*Directions for this task*:
Copy every entry precisely.

----------

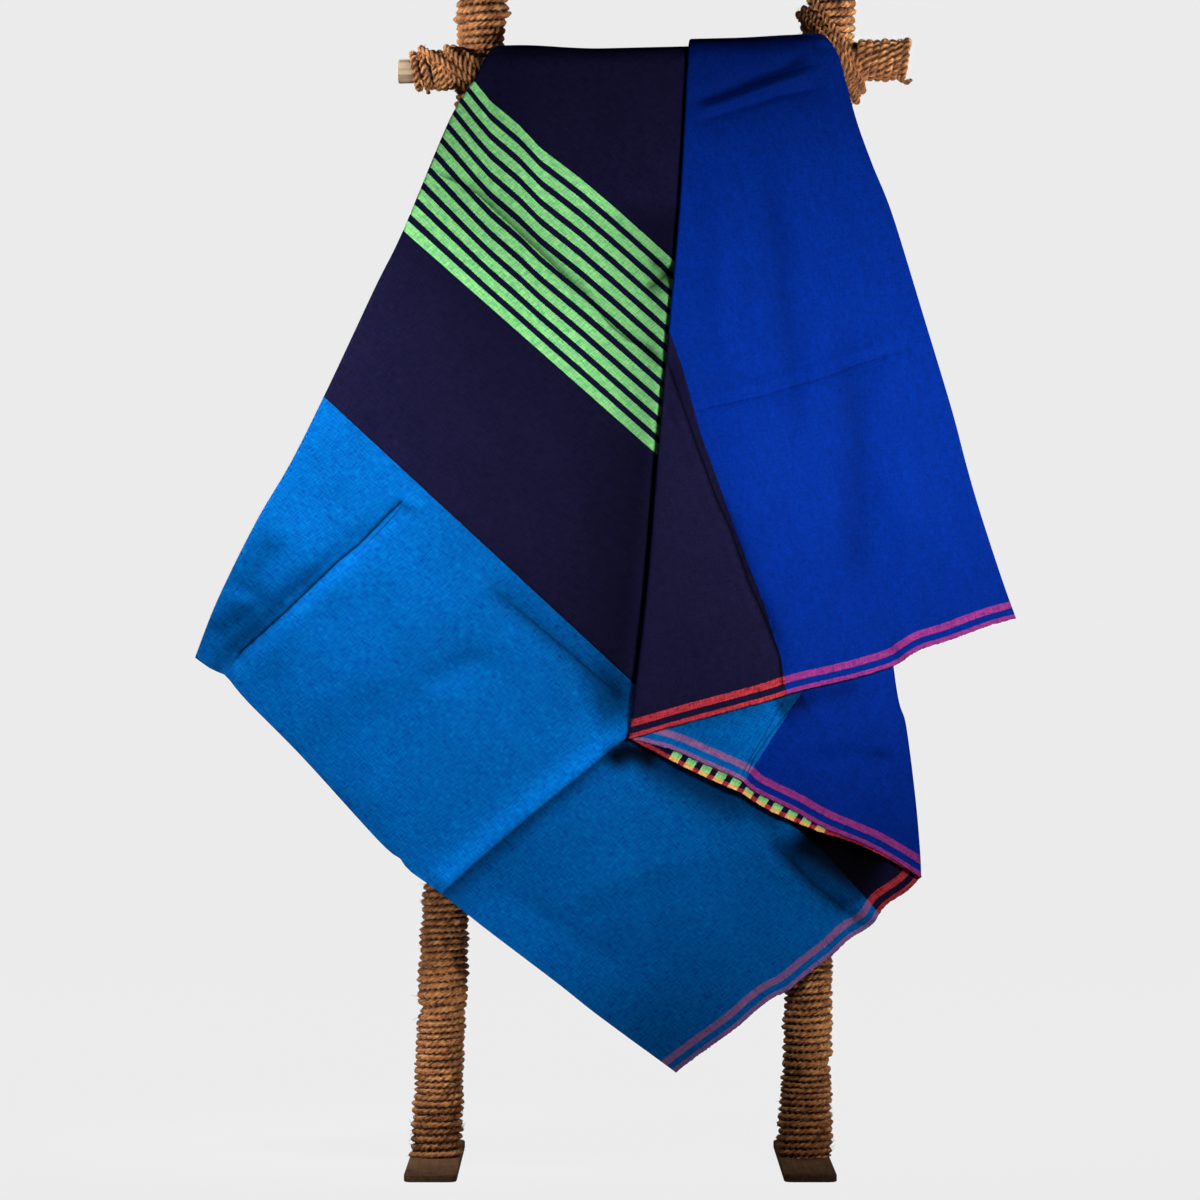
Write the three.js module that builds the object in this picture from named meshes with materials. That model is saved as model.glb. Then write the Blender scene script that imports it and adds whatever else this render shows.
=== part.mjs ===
// A tube sarong hung in three wide folds over the crossbar of a rustic rack: two uprights bound in coir rope,
// a wooden crossbar lashed across their fronts, and a plain foot plate under each upright.
// Millimetres, +Z up, +X to the right as one faces the rack, and the front of the cloth faces -Y.
// The origin is on the floor, midway between the cloth's left and right tips and midway between the
// front and back ends of the foot plates.

import * as THREE from 'three';

// Colours as seen on the real thing.
const CLOTH_BLUE = 0x0a3fa0;
const COIR_BROWN = 0x8a5c34;
const POLE_WOOD = 0xa58b6c;
const FOOT_WOOD = 0x5f4630;

// Rack.
const BAR = { leftX: -206.5, rightX: 306, leftZ: 1104, rightZ: 1116, radius: 12.5, sides: 20 };
const ROPE_THICKNESS = 7;
const SEAT_GAP = 0.3;
const UPRIGHT_RADIUS = 23.5;
const UPRIGHT_TOP_Z = 1216;
const UPRIGHT_SETBACK = BAR.radius + UPRIGHT_RADIUS + SEAT_GAP;
const UPRIGHTS = [
  { name: 'left', bottomX: -170.5, topX: -121, phase: 0.4 },
  { name: 'right', bottomX: 203.5, topX: 232.5, phase: 2.1 },
];
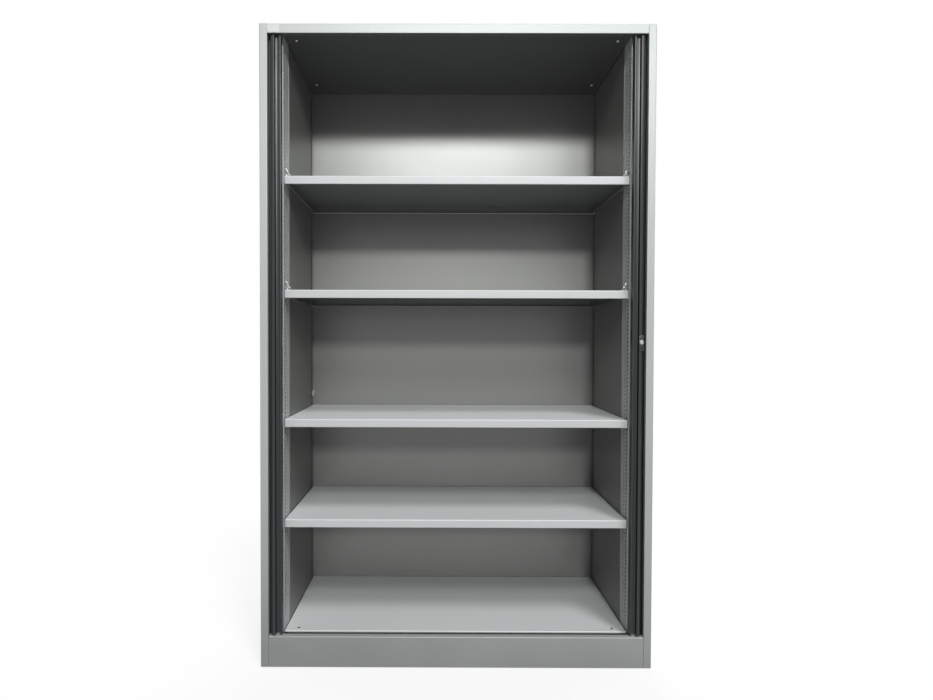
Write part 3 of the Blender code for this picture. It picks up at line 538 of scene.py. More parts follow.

----------

*Problem solution*:
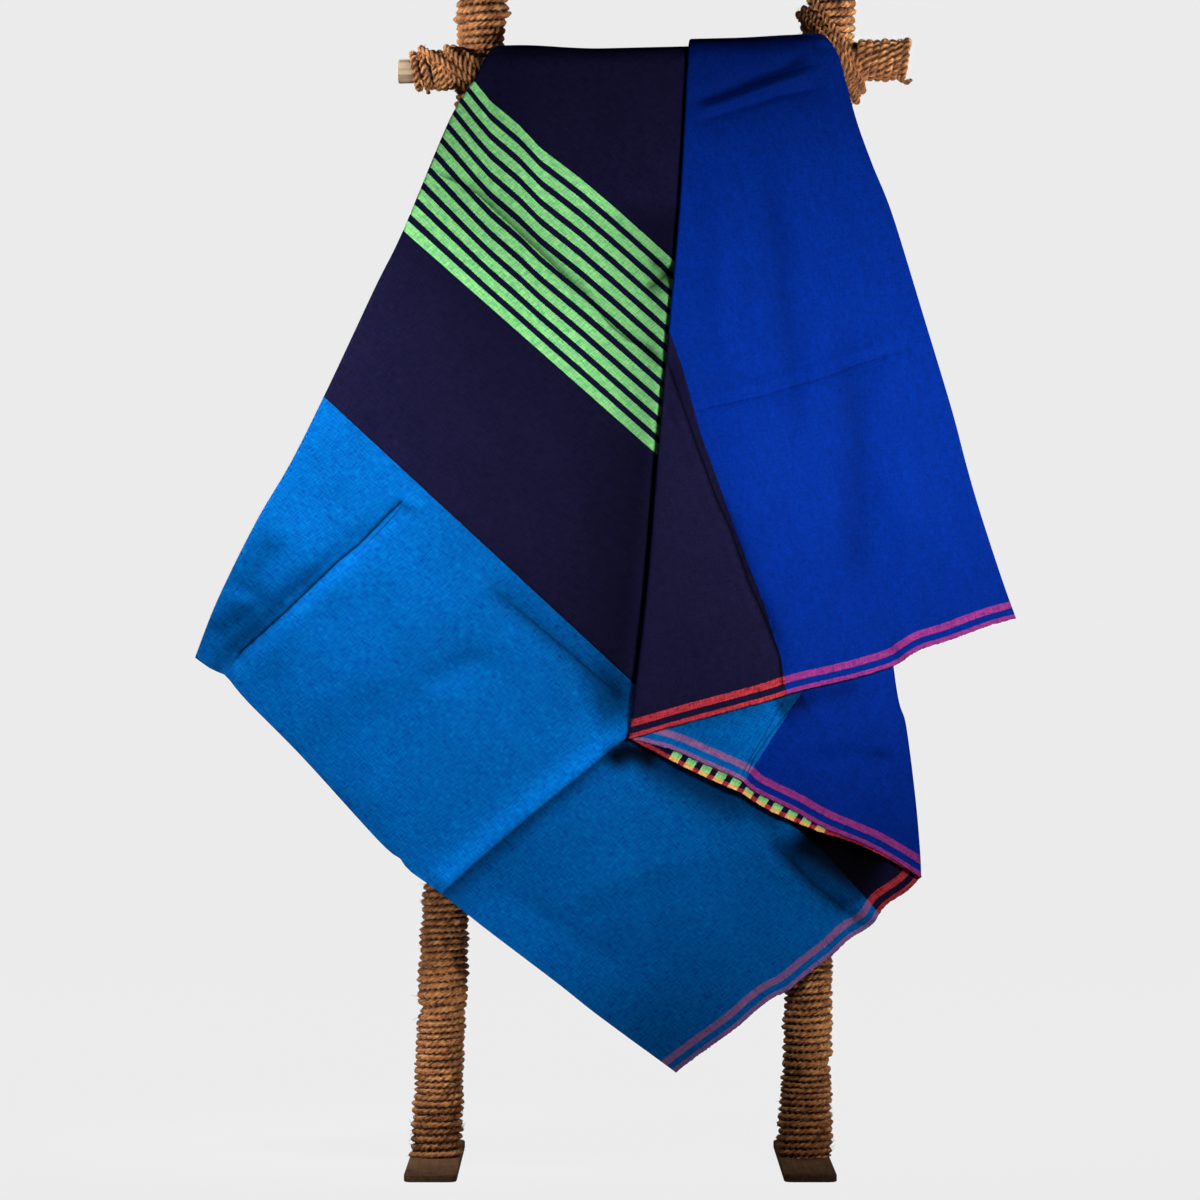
Write the three.js module that builds the object in this picture from named meshes with materials. That model is saved as model.glb. Then write the Blender scene script that imports it and adds whatever else this render shows.
=== part.mjs ===
// A tube sarong hung in three wide folds over the crossbar of a rustic rack: two uprights bound in coir rope,
// a wooden crossbar lashed across their fronts, and a plain foot plate under each upright.
// Millimetres, +Z up, +X to the right as one faces the rack, and the front of the cloth faces -Y.
// The origin is on the floor, midway between the cloth's left and right tips and midway between the
// front and back ends of the foot plates.

import * as THREE from 'three';

// Colours as seen on the real thing.
const CLOTH_BLUE = 0x0a3fa0;
const COIR_BROWN = 0x8a5c34;
const POLE_WOOD = 0xa58b6c;
const FOOT_WOOD = 0x5f4630;

// Rack.
const BAR = { leftX: -206.5, rightX: 306, leftZ: 1104, rightZ: 1116, radius: 12.5, sides: 20 };
const ROPE_THICKNESS = 7;
const SEAT_GAP = 0.3;
const UPRIGHT_RADIUS = 23.5;
const UPRIGHT_TOP_Z = 1216;
const UPRIGHT_SETBACK = BAR.radius + UPRIGHT_RADIUS + SEAT_GAP;
const UPRIGHTS = [
  { name: 'left', bottomX: -170.5, topX: -121, phase: 0.4 },
  { name: 'right', bottomX: 203.5, topX: 232.5, phase: 2.1 },
];
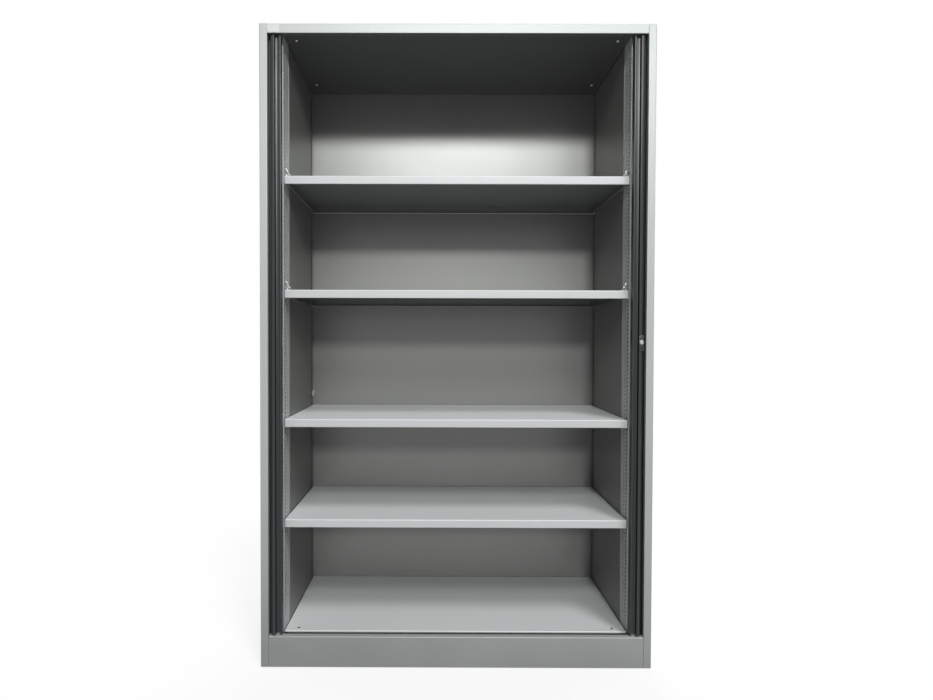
Write part 3 of the Blender code for this picture. It picks up at line 538 of scene.py. More parts follow.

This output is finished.